Title: Ringing Bell / Chirin no Suzu / Chirin’s Bell
Length: 1 x 47 minute movie
Year of release: 1978
There’s quite a few pieces of media that aim to shock you, quickly, with disturbing dissonance. Ringing Bell is one of the most ostentatious displays of clashing imagery, though you also get the feeling it could go further. The opening 5 minutes tell the story of a lamb, who is more than happy to live his days on a farm in peace, singing merrily about the ease of it all. And then the wolf breaks into the sheep pen. Considering the existential depravity that the movie goes to, I’m surprised there wasn’t more, or really any blood as Chirin’s mother is brutally slain – pushing forth Chirin to overcome his fear of living life waiting to be slaughtered. It’s a similar plot setup to Bambi, except if a nihilist ripped up the second half of the screenplay, and began writing depressing philosophic allegory in its place. Ringing Bell is that sort of movie.

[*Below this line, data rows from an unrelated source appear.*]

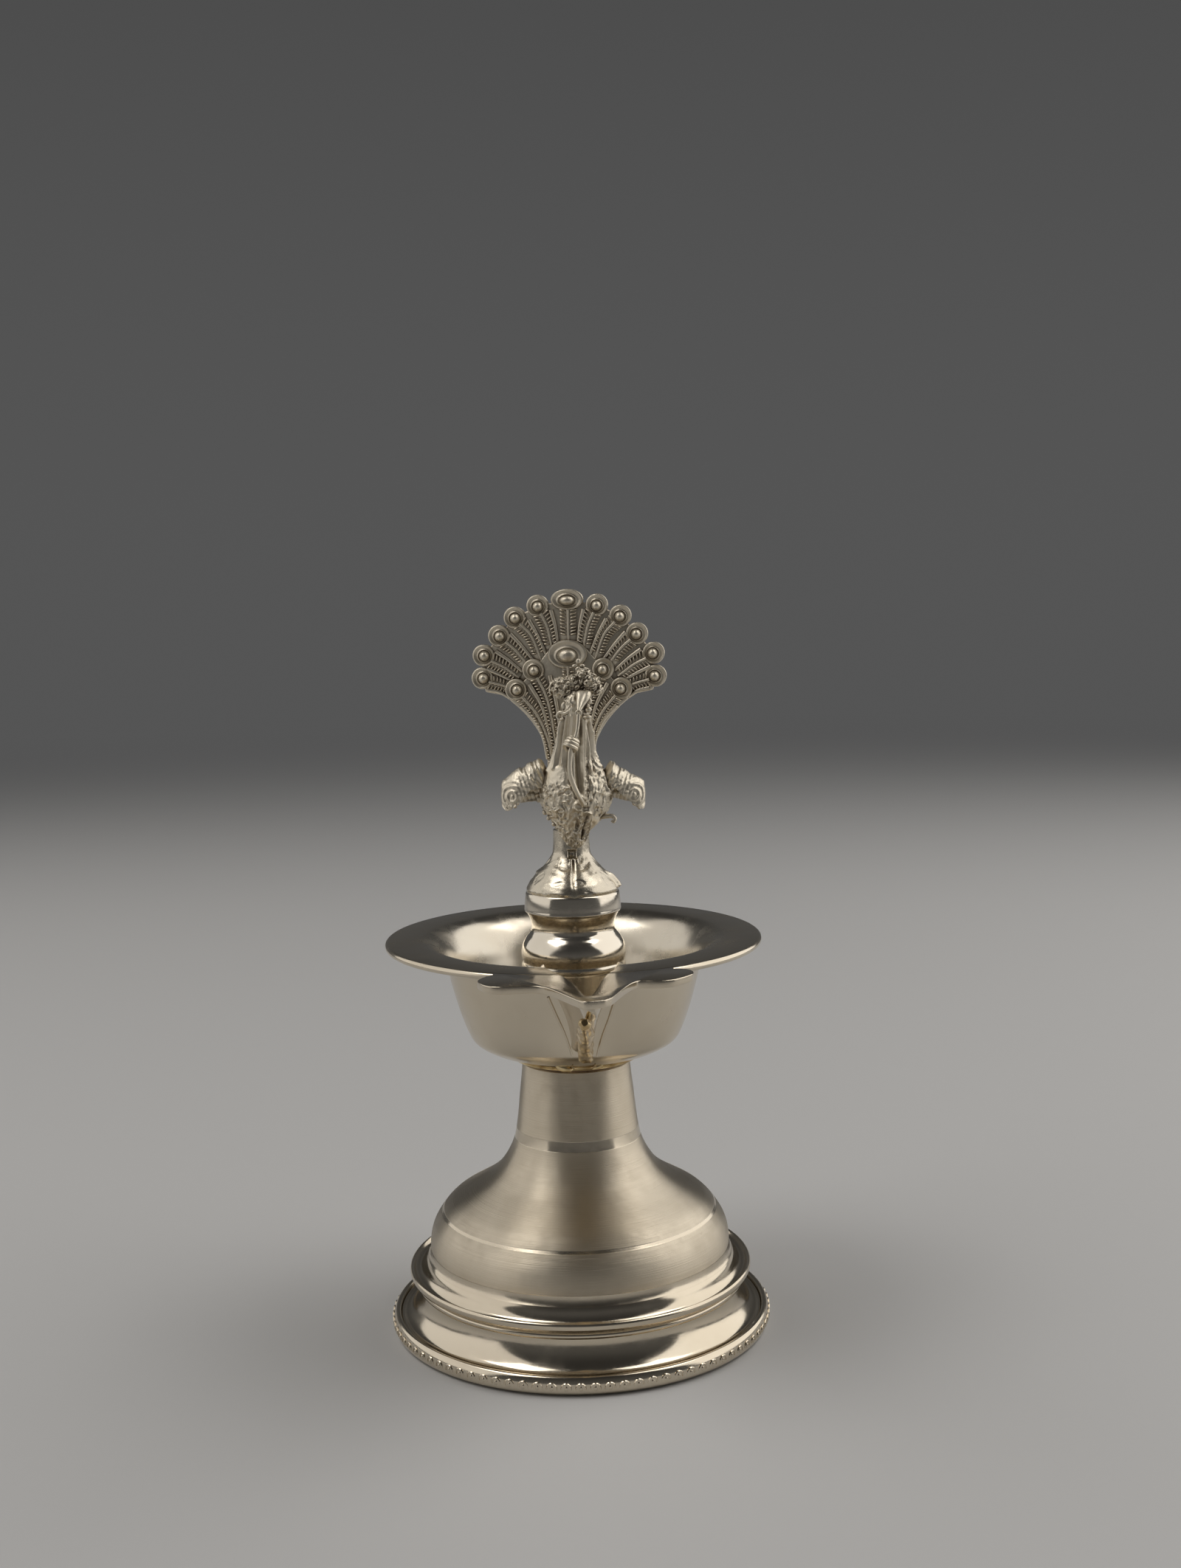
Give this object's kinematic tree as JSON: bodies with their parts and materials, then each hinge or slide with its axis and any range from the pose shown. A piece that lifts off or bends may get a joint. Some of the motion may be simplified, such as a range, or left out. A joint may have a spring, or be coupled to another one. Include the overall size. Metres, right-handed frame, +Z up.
{
  "type": "peacock oil lamp",
  "caption": "Standing oil lamp on a stepped round foot, with a spouted oil bowl that screws to the neck and a screw-in cast peacock finial with fanned tail.",
  "frame": {"origin": "centre of the foot's flat underside, on the lamp's axis", "axes": "+Z up along the lamp's axis; the spout and the peacock's breast face -Y; +X is the viewer's right"},
  "size_m": [0.072, 0.0905, 0.1384],
  "materials": {
    "polished_silver": "mirror polished, fine scratches",
    "brushed_silver": "brushed round the axis, satin",
    "cast_silver": "matte cast, darker in the recesses",
    "golden_solder": "lumpy golden hard solder",
    "screw_brass": "machined, unpolished",
    "washer_leather": "oiled leather"
  },
  "bodies": {
    "base": {"foot_tier": "polished_silver", "base_plate": "polished_silver", "gadroon_wire": "polished_silver", "bead_wire": "polished_silver", "middle_tier": "polished_silver", "dome_shell": "brushed_silver", "neck_cap": "screw_brass", "neck_nut": "screw_brass"},
    "seat_washer": {"seat_washer": "washer_leather"},
    "bowl": {"bowl_collar": "golden_solder", "neck_screw": "screw_brass", "bowl": "polished_silver", "spout_plate": "polished_silver", "spout_trough": "polished_silver", "keel_seam": "golden_solder", "finial_stud": "screw_brass"},
    "oil_washer": {"oil_washer": "washer_leather"},
    "finial": {"finial_nut": "screw_brass", "baluster": "polished_silver", "leaf_cone": "cast_silver", "peacock_body": "cast_silver", "peacock_crest": "cast_silver", "tail_fan": "cast_silver", "left_wing": "cast_silver", "right_wing": "cast_silver", "beak_strand": "cast_silver", "strand_knot": "cast_silver"}
  },
  "joints": [
    {"name": "seat_lift", "type": "slide", "parent": "base", "child": "seat_washer", "axis": [0, 0, 1], "range_m": [0, 0.0061]},
    {"name": "bowl_unscrew", "type": "hinge", "parent": "seat_washer", "child": "bowl", "pos_m": [0, 0, 0.0511], "axis": [0, 0, 1], "range_deg": [0, 2160]},
    {"name": "finial_lift", "type": "slide", "parent": "bowl", "child": "oil_washer", "axis": [0, 0, 1], "range_m": [0, 0.0061]},
    {"name": "finial_unscrew", "type": "hinge", "parent": "oil_washer", "child": "finial", "pos_m": [0, 0, 0.0537], "axis": [0, 0, 1], "range_deg": [0, 2160]}
  ],
  "couplings": [
    {"joint": "seat_lift", "follows": "bowl_unscrew", "m_per_rad": 0.00015915},
    {"joint": "finial_lift", "follows": "finial_unscrew", "m_per_rad": 0.00015915}
  ]
}
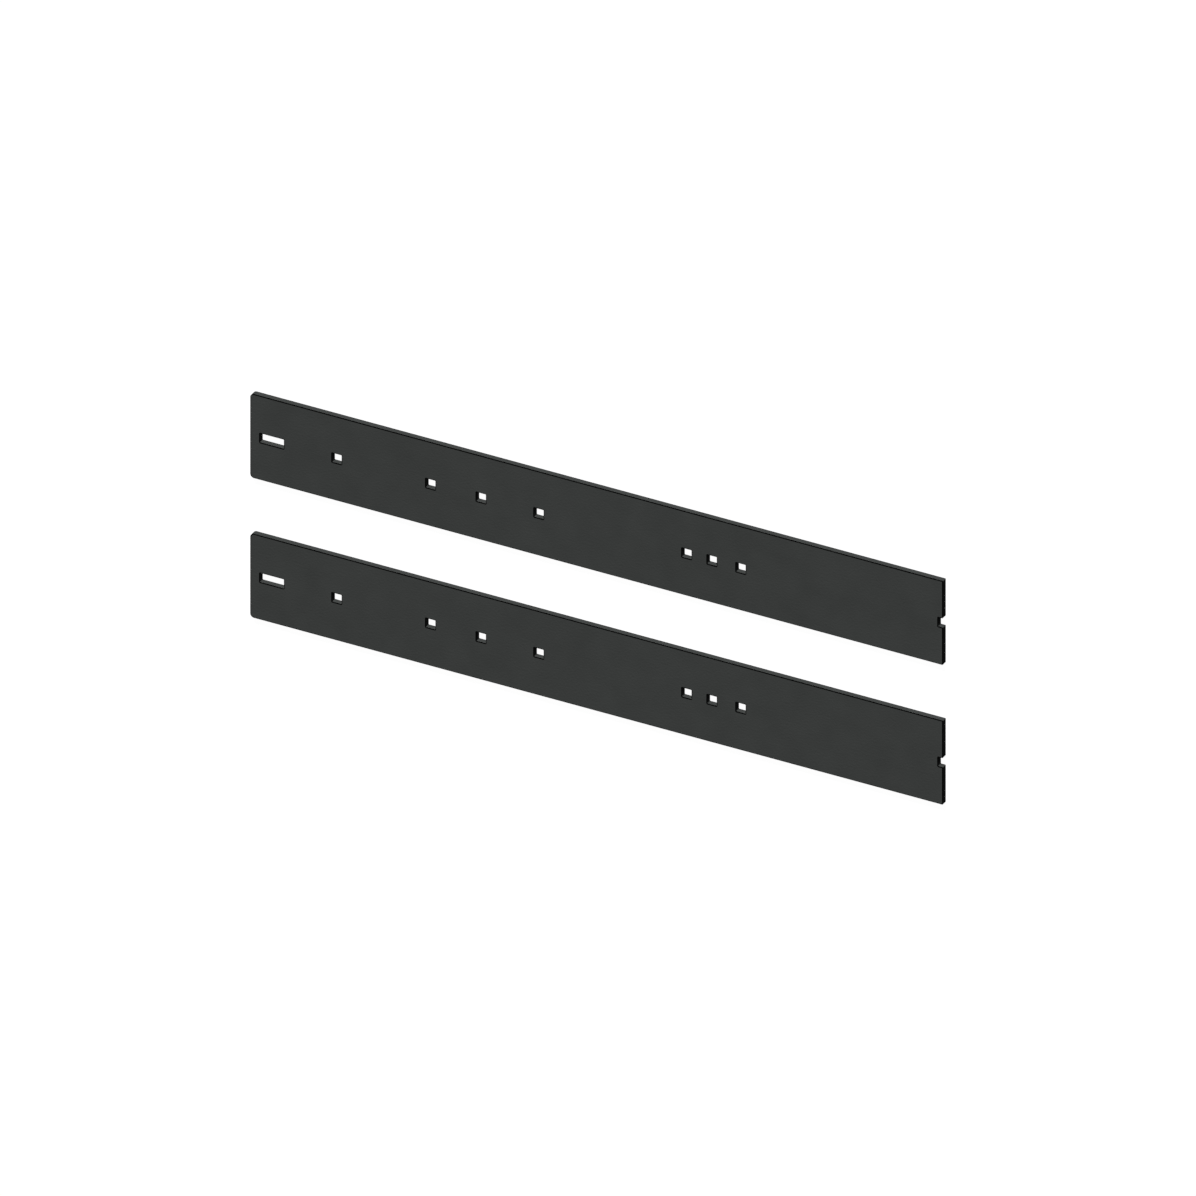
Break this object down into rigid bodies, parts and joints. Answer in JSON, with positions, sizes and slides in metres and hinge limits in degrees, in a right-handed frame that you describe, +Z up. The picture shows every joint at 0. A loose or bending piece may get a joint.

It’s a poor display of credibility for Wor, the big bad wolf, as he merely ignores the lamb that follows him up the mountain with nothing but anger and a motive to kill. Wor is hagged, aged, and unfeeling, but is surprised by Chirin’s determination to ‘become a wolf’. Eventually, Wor decides to bring Chirin and his flimsy motivation under his wing, putting the tragedy of power into motion. Ringing Bell is a distressing movie, illustrating the helplessness one must have to, ironically, access power. It’s a Nietzschean quote, in fact, ‘when you gaze long into the abyss, the abyss also gazes into you’, and the entire movie’s premise is a showcasing of this ideology, colliding with the metaphor of a ‘sheep in wolf’s clothing’ to become something darkly profound. The movie is loaded with quotes that would make any up-and-coming Übermensch giddy, too, such as ‘Living means knowing sadness. Use that sadness to sharpen your fangs’.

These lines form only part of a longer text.